%%

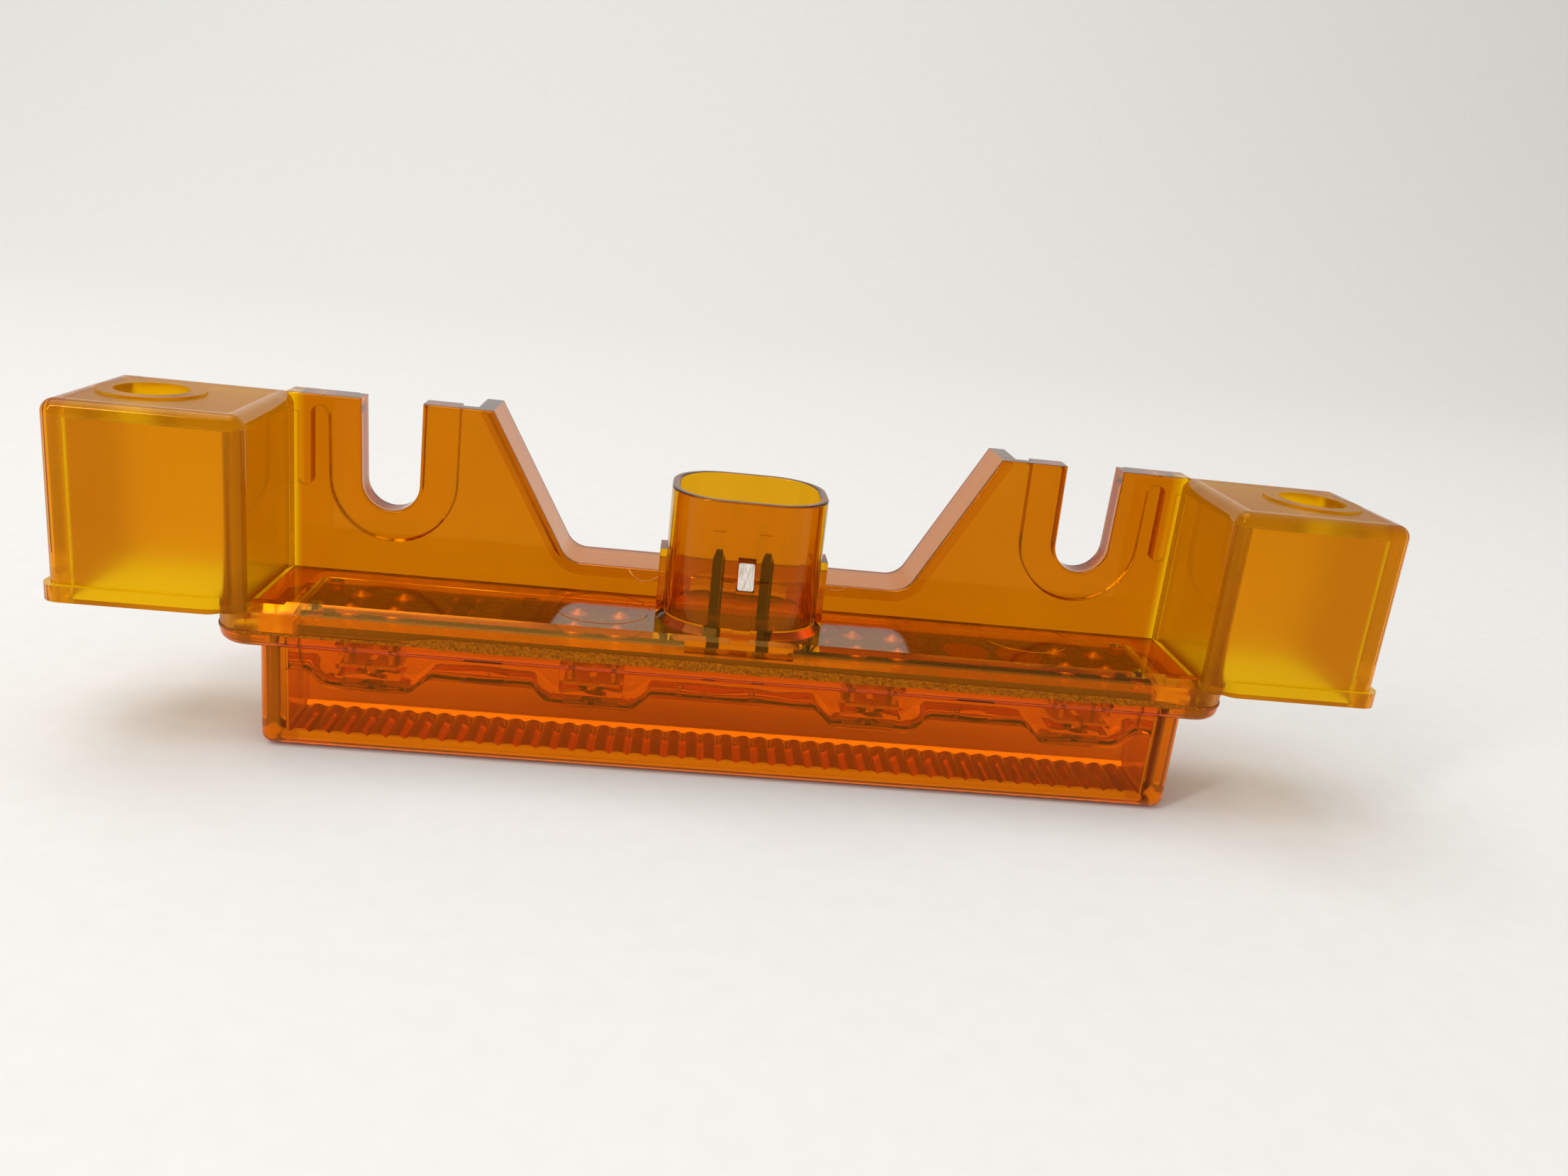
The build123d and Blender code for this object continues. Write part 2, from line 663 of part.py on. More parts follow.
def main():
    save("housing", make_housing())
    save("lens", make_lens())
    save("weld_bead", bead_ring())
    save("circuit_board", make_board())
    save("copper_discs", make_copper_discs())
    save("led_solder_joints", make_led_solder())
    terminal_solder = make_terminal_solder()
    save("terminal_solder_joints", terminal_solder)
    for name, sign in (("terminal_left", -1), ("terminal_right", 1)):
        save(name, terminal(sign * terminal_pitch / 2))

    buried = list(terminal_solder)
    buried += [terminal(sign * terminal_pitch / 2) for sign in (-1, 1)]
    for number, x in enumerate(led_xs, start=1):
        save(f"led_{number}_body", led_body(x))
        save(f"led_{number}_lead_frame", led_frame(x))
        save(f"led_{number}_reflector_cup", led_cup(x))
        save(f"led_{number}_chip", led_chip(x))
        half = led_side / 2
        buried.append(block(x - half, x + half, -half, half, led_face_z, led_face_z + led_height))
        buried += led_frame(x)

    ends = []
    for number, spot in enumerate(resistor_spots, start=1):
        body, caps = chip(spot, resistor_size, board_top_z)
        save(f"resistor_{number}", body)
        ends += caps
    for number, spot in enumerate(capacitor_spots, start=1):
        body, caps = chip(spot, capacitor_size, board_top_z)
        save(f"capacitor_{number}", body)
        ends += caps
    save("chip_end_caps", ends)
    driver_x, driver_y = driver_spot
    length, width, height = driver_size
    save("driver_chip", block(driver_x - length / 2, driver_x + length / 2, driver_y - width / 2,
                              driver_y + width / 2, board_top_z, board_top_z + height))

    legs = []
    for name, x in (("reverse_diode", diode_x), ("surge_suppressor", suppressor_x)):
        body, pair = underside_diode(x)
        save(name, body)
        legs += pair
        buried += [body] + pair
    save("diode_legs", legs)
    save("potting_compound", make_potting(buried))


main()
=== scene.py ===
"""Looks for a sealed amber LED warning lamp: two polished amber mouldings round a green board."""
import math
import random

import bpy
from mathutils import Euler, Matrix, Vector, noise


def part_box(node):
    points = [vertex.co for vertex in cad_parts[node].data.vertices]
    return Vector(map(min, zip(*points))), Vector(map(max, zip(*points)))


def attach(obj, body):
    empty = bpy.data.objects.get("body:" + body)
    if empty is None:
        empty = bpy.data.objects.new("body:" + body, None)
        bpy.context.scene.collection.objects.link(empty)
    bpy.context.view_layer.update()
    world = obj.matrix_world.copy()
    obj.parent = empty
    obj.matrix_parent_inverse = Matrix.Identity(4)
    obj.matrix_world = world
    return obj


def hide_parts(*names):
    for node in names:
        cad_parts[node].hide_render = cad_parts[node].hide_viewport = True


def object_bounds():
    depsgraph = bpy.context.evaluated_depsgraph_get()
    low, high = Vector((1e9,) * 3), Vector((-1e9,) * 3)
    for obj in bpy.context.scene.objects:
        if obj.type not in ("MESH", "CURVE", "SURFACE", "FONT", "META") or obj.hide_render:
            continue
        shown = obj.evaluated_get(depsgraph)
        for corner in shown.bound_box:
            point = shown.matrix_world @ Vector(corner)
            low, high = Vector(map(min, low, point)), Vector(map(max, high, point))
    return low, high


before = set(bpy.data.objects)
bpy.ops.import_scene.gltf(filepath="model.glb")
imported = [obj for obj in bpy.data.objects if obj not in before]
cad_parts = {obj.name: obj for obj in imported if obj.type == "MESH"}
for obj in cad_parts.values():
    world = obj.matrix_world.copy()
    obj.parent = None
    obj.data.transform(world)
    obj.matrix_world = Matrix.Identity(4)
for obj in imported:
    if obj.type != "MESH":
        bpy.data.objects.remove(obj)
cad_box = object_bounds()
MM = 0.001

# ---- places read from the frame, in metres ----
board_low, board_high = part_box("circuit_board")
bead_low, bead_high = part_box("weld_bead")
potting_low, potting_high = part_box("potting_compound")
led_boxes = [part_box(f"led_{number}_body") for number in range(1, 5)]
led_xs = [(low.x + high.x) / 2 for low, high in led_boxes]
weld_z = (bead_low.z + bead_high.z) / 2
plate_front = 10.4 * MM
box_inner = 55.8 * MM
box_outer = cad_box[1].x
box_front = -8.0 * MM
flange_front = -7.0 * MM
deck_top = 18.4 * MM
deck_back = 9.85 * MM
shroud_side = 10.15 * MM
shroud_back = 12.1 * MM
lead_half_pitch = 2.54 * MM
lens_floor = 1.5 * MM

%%
%%

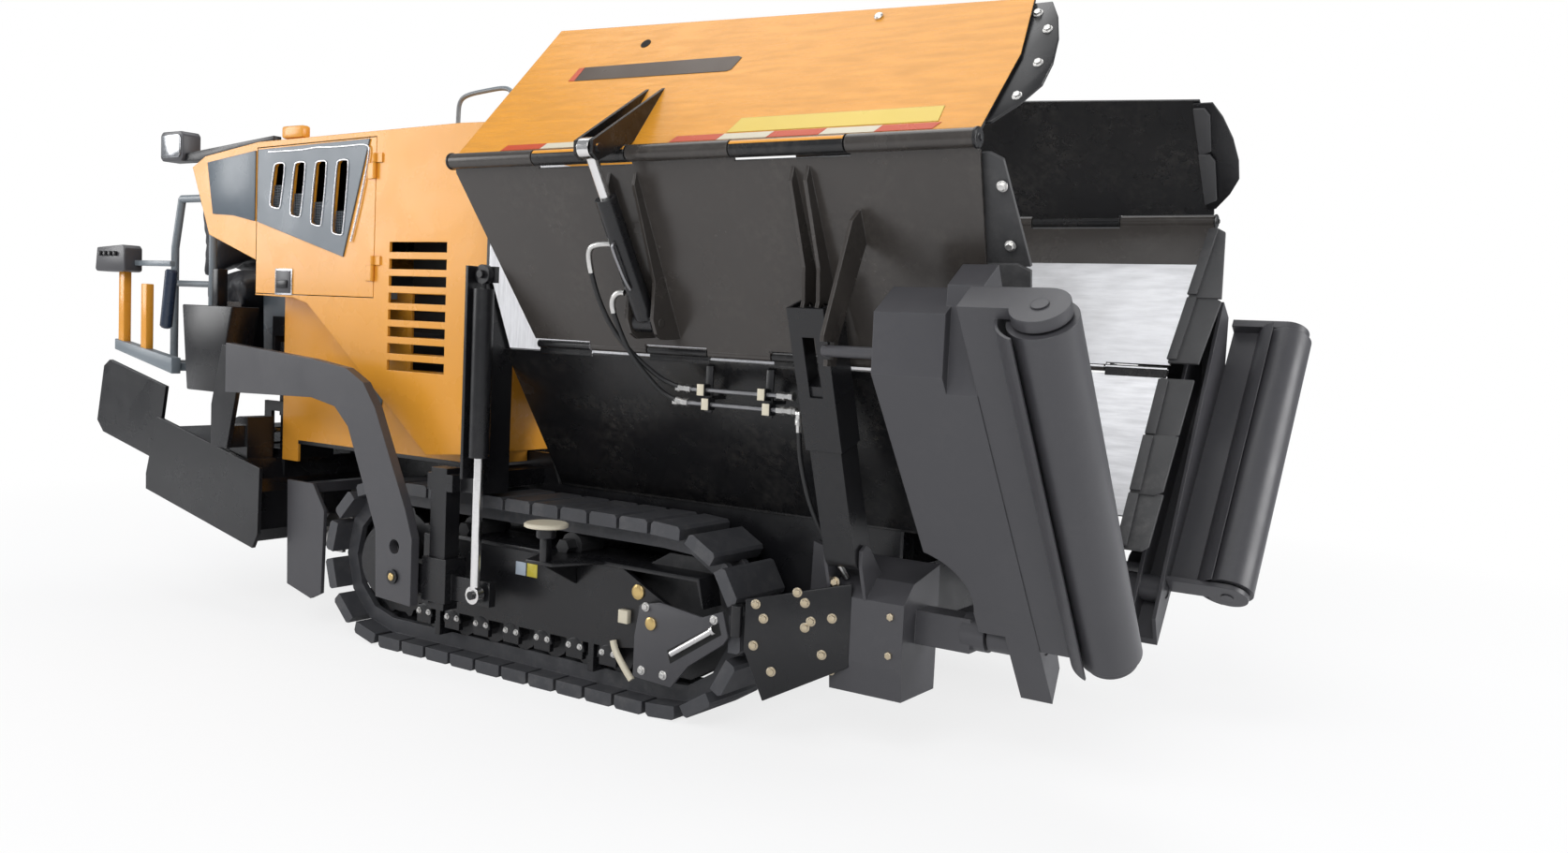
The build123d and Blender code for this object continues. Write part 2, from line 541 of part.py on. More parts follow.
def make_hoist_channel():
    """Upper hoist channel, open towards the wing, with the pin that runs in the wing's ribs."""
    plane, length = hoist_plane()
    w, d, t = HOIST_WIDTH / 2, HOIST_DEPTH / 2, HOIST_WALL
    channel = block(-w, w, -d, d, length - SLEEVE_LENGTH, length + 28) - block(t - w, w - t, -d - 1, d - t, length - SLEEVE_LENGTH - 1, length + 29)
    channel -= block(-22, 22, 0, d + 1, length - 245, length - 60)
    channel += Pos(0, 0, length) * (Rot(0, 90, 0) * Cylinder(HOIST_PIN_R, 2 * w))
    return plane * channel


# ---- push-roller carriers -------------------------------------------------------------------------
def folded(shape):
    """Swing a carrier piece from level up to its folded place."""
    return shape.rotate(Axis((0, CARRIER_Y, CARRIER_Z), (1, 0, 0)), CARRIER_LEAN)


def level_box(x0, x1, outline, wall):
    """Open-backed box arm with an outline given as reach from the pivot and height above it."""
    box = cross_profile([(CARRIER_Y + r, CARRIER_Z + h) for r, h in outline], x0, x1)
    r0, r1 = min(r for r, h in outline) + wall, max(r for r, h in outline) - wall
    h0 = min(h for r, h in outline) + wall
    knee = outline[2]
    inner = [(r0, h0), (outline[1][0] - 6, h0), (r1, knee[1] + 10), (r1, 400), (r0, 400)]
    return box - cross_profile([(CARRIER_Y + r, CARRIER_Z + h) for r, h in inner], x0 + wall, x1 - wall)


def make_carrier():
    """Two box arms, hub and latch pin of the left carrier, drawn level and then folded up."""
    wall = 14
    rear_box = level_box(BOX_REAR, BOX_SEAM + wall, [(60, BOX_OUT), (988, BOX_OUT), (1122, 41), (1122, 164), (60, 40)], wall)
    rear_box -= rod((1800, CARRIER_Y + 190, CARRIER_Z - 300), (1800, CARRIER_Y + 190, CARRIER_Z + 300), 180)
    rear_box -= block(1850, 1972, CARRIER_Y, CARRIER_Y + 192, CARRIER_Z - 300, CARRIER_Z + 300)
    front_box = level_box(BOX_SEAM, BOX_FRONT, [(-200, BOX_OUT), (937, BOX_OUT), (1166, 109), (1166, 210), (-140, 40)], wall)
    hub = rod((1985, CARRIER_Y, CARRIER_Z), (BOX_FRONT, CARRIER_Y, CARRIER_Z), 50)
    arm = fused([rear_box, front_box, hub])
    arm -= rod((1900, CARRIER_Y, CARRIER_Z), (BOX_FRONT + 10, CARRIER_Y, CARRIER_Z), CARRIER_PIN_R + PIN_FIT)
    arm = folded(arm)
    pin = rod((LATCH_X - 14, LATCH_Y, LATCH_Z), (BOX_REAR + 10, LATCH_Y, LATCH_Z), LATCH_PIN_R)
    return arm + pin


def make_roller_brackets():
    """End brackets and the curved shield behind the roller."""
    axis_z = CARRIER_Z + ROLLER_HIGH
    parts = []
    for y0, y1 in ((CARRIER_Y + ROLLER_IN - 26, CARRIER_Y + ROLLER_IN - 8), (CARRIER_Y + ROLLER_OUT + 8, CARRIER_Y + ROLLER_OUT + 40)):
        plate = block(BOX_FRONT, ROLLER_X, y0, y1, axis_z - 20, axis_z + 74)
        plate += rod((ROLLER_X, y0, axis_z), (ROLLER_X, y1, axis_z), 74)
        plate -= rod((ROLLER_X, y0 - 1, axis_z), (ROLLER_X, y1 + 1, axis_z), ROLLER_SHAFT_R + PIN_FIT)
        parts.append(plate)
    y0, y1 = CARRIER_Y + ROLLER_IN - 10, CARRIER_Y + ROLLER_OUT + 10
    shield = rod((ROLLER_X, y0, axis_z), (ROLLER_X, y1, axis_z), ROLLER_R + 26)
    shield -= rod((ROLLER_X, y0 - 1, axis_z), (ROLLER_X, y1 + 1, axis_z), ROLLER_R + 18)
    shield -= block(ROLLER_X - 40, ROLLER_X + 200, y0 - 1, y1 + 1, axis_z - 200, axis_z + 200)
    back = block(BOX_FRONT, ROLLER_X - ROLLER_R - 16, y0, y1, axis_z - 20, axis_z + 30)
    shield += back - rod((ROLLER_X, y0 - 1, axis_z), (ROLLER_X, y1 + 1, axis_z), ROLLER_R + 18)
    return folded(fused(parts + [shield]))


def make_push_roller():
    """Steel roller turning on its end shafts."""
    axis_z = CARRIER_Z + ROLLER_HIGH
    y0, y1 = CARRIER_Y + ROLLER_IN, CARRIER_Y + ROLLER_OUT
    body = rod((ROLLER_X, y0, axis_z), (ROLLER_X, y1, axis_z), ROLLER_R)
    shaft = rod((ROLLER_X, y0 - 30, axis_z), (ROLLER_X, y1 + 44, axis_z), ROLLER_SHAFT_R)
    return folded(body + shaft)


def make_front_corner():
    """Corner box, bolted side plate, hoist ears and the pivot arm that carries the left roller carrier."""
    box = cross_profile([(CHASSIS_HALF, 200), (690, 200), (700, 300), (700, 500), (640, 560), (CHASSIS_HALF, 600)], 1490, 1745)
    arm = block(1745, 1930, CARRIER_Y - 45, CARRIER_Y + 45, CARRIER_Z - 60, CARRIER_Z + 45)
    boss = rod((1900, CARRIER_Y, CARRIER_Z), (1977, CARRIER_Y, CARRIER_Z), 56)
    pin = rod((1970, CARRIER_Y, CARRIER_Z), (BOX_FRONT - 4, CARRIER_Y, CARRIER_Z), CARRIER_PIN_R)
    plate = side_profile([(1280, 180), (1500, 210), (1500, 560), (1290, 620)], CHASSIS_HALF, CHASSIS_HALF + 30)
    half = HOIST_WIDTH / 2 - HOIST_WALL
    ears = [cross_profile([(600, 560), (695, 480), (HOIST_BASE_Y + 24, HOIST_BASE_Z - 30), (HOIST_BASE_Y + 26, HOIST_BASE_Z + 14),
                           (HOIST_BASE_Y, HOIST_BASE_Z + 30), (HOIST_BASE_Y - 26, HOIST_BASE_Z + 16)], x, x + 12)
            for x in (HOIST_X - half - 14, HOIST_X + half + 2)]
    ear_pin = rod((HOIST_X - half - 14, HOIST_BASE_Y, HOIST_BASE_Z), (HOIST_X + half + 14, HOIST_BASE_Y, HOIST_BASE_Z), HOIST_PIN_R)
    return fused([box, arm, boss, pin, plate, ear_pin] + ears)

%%

Problem description:
Of the entries above, repeat exactly the lines from the line with "663 of part.py on. More parts follow." through the line with "driver_y + width", both of them included.

Task response:
The build123d and Blender code for this object continues. Write part 2, from line 663 of part.py on. More parts follow.
def main():
    save("housing", make_housing())
    save("lens", make_lens())
    save("weld_bead", bead_ring())
    save("circuit_board", make_board())
    save("copper_discs", make_copper_discs())
    save("led_solder_joints", make_led_solder())
    terminal_solder = make_terminal_solder()
    save("terminal_solder_joints", terminal_solder)
    for name, sign in (("terminal_left", -1), ("terminal_right", 1)):
        save(name, terminal(sign * terminal_pitch / 2))

    buried = list(terminal_solder)
    buried += [terminal(sign * terminal_pitch / 2) for sign in (-1, 1)]
    for number, x in enumerate(led_xs, start=1):
        save(f"led_{number}_body", led_body(x))
        save(f"led_{number}_lead_frame", led_frame(x))
        save(f"led_{number}_reflector_cup", led_cup(x))
        save(f"led_{number}_chip", led_chip(x))
        half = led_side / 2
        buried.append(block(x - half, x + half, -half, half, led_face_z, led_face_z + led_height))
        buried += led_frame(x)

    ends = []
    for number, spot in enumerate(resistor_spots, start=1):
        body, caps = chip(spot, resistor_size, board_top_z)
        save(f"resistor_{number}", body)
        ends += caps
    for number, spot in enumerate(capacitor_spots, start=1):
        body, caps = chip(spot, capacitor_size, board_top_z)
        save(f"capacitor_{number}", body)
        ends += caps
    save("chip_end_caps", ends)
    driver_x, driver_y = driver_spot
    length, width, height = driver_size
    save("driver_chip", block(driver_x - length / 2, driver_x + length / 2, driver_y - width / 2,
                              driver_y + width / 2, board_top_z, board_top_z + height))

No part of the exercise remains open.